Ce même Pudlo chante la douceur suave du thé des poètes servie avec délicatesse au Shanghai Café de la Maison de la Chine, 76 rue Bonaparte dont Nicolas Barreau apprécie le coté minimaliste. Voilà les deux hommes sur la même longueur d'ondes.
D'habitude les lieux sont inventés (même s'ils sont inspirés de la réalité) et l'auteur avance à visage découvert. Ici c'est l'inverse et le roman prend souvent des allures de guide touristique. C'est à se demander quel est l'intérêt de l'auteur ?
Coté hôtellerie nous valsons entre l'Hôtel Duc de Saint-Simon, au 14 de la rue du même nom, dans le 7ème arrondissement et le Bélier du 13 rue des Beaux-Arts, dans le 6ème. Les deux endroits sont historiques et exceptionnels.
Ce dernier faisait partie à l'origine de la résidence de La Reine Margot avant d’être transformé en un Pavillon d'Amour au début du 19e siècle. Oscar Wilde y vécut, selon ses termes "au dessus de ses moyens" jusqu’à sa mort. Beaucoup de célébrités y séjournèrent comme Dali, Mistinguett, Frank Sinatra, Elizabeth Taylor et Richard Burton, et même la Princesse Grace.
Célèbre dans le monde entier pour son charme discret et son glamour, cette institution a été rénovée en 2002 par le légendaire designer Jacques Garcia, avec piscine privée nichée sous les voutes. Il ne s'appelle plus le Bélier (Monsieur Barreau il vous faudra mettre vos fiches à jour) mais somptueusement l'Hotel pour la partie chambres, et pour ses tables le Restaurant, où officie le très talentueux chef Julien Montbabut.

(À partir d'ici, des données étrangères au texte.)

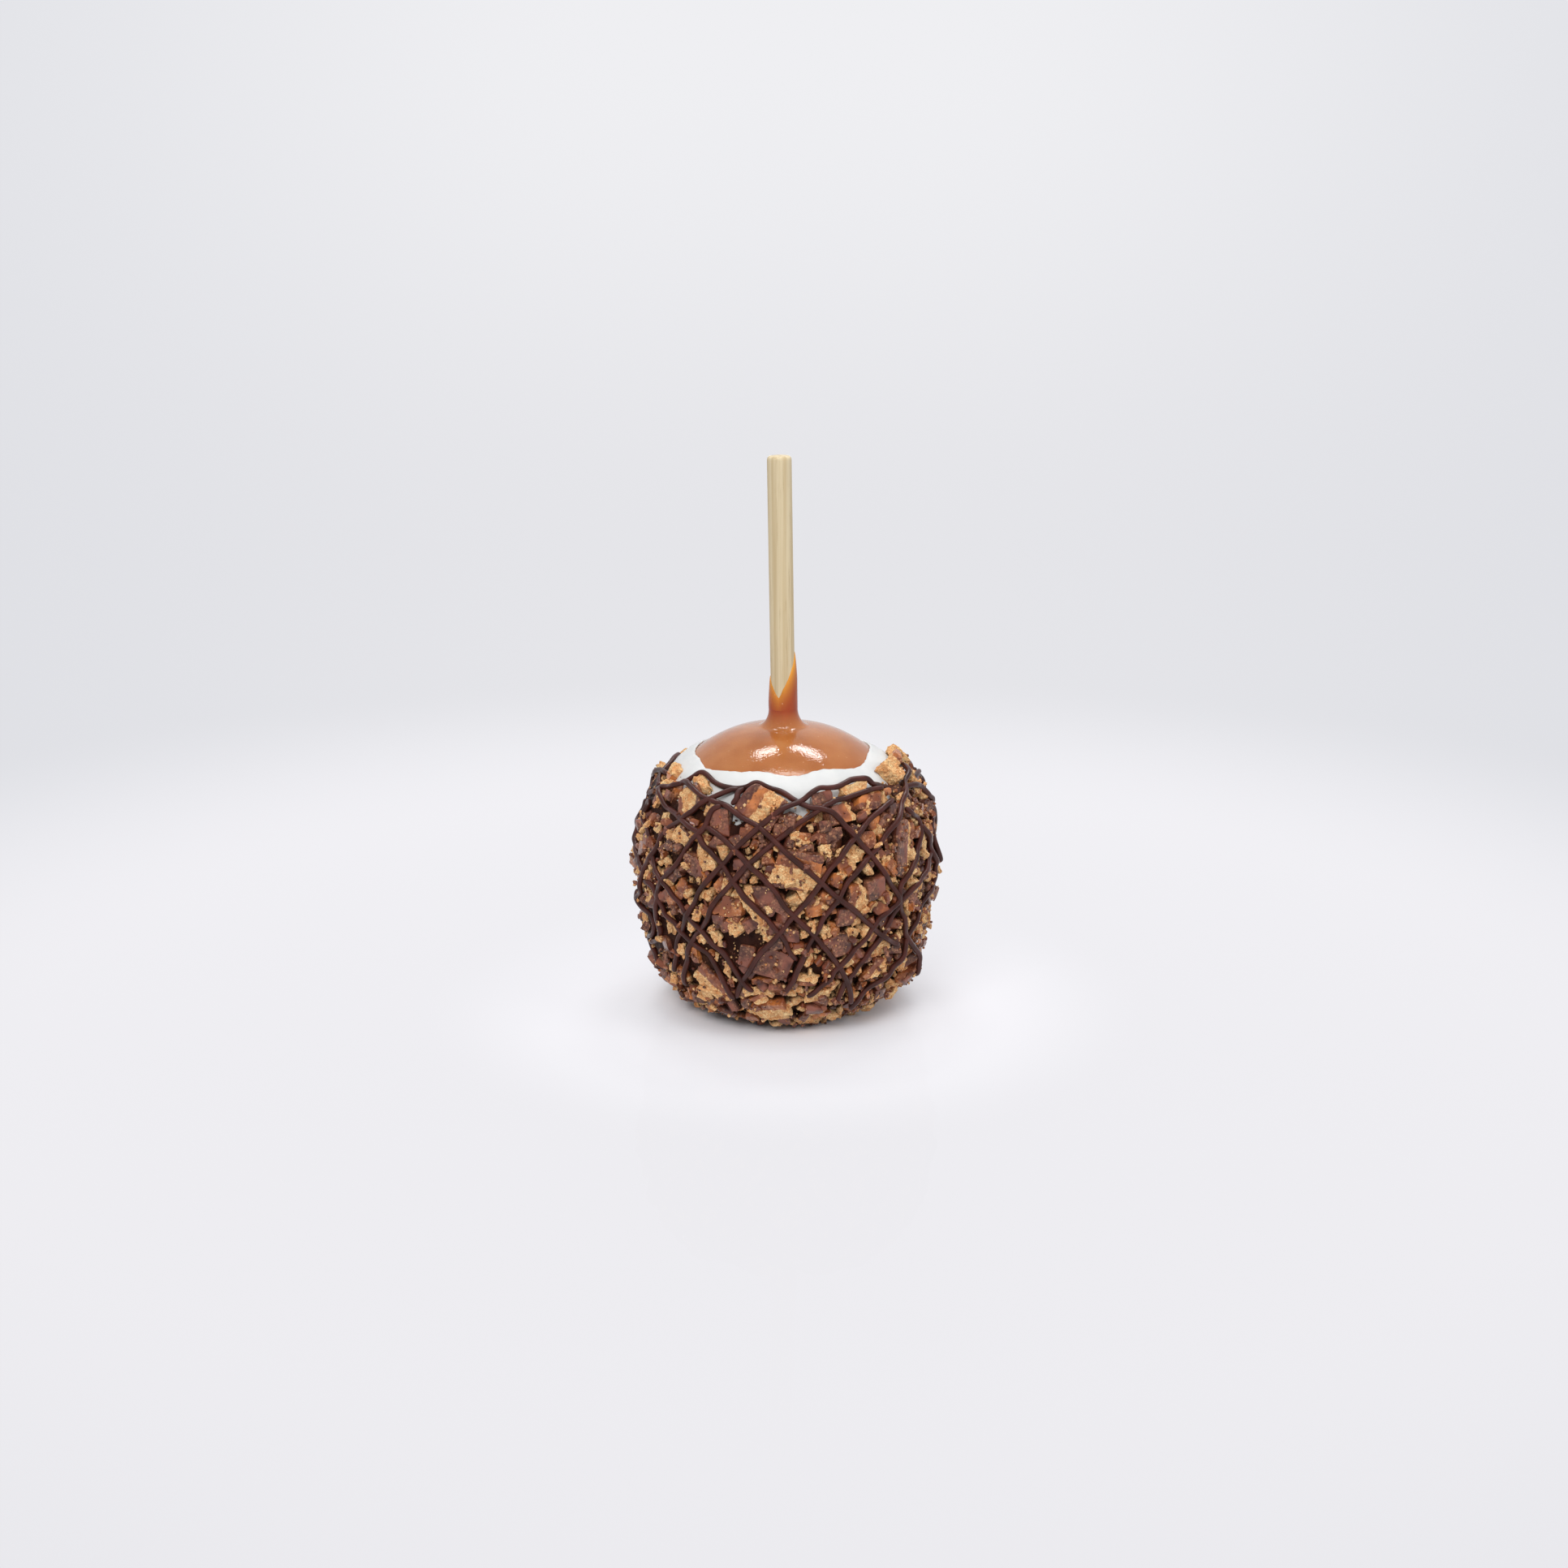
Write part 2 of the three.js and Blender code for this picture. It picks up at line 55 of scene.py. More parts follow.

Le héros, Jean-Luc Champollion, jeune galeriste de talent et Don Juan à ses heures, arpente le 6 ème arrondissement. Il va prendre son petit déjeuner chez Laduée Bonaparte. Manifestement il ne connaît que les endroits chics. Si j'avais l'honneur de le rencontrer (j'en doute puisqu'il joue à cache cache avec son lectorat ... Je suis amusée moi-même de cela hier soir à la Nuit du livre à l'Odéon qui rassemblait le gratin de l'édition et je me dis que j'y ai peut être rencontré cet homme) c'est au Café Bouillu, 9 rue de l'Ecole de Médecine, que je l'entraînerais.Il faudra tout de même qu'il fasse auparavant amende honorable. Je le trouve gentiment misogyne : ce qu'il y a de fantastique avec les chiens, c'est qu'ils vous pardonnent toujours et ne se vexent jamais. Cela les distingue des chats, et de presque toutes les femmes. (P. 112) J'ose espérer que lui-même ne prendra pas la mouche ...Il aime manifestement les jeux de faux-semblants et est passé maitre dans l'art de la dissimulation. Il connait bien aussi l'âme humaine : les femmes sont très sensibles aux mots; les hommes, aux images. (P.163) Il est exact que l'homme aime regarder alors que la femme apprécie qu'on lui parle.
L'idylle qu'il nous raconte évoque un moment Edmond Rostand qui écrivit des lettres sublimes pour séduire Roxane par personne interposée. On élabore des réponses sur l'origine des courriels qui inonde la boite mails du galeriste presque au même moment que le personnage principal. On pense comme lui que sa correspondante mystérieuse est Soleil, une artiste tourmentée ou peut être après tout son meilleur ami qui lui aurait joué une farce. Il convoque aussi le mythe de la reine grenouille. On pense à une amoureuse transie (et probablement laide) ou à un amour de jeunesse ...
Le suspense est bien entretenu, c'est là le talent de l'auteur. L'amoureux est accroché à son ordinateur, qu'il désigne fort justement comme la machine à miracles. A ce pling annonciateur de bonnes (ou mauvaises) nouvelles, mais au moins à du neuf.
Il aura échangé plusieurs centaines de mails et construit des châteaux en Espagne ... jusqu'à ce que la citation en exergue de Christian Morgenstren s'accomplisse : on voit souvent quelque chose cent fois, mille fois, avant de le voir vraiment.
Tu me trouveras au bout du monde de Nicolas Barreau, traduction de Sabine Wyckaert-Fetick, chez Héloïse d'Ormesson, en librairie depuis le 5 février 2015.